DeSoto’s ruling, released Tuesday, also said that the Forest Service failed to consider the impact of road culverts on sediment build-up in streams and rivers where the imperiled bull trout live. Bull trout, along with grizzly bears, are protected species under the federal Endangered Species Act.

“Given the connection between bull trout, habitat conservation, and culvert removal and management, the scientific evidence did not support the revised plan’s shift away from mandatory culvert removal,” DeSoto wrote. “FWS’s analysis therefore fails to consider an important part of the problem and is arbitrary and capricious.”

DeSoto stopped short of scrapping the entire plan, instead sending the plan back to Forest Service and the United States Fish and Wildlife Service for reconsideration and findings consistent with her ruling.

The Forest Service or the U.S. Fish and Wildlife Service has 14 days to file written objections to DeSoto’s order, or the findings will become permanent.

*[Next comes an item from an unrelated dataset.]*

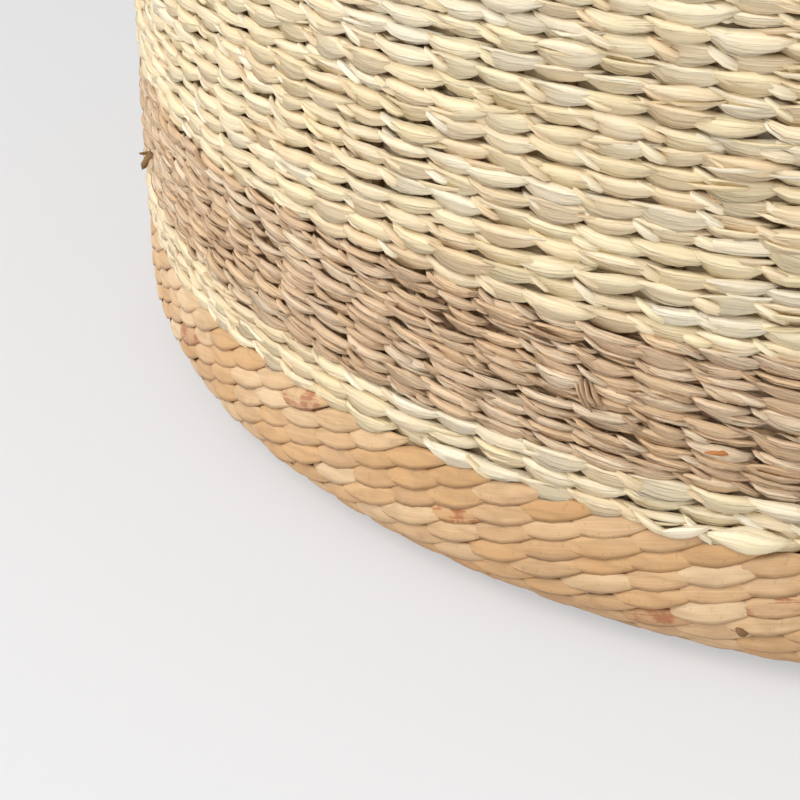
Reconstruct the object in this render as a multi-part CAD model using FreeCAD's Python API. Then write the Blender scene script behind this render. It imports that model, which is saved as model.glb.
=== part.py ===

If either party objects, the case will be reviewed by a federal judge.

The groups cheered on the ruling, the second time it has gone to federal court to challenge the Forest Service’s plan.

“The government admits that illegal use of closed roads is a chronic problem, but has twice failed to account for those additional impacts to threatened grizzly bears,” said Keith Hammer, Chairman of Swan View Coalition. “We are pleased that the court has again sent the agencies back to the drawing board.”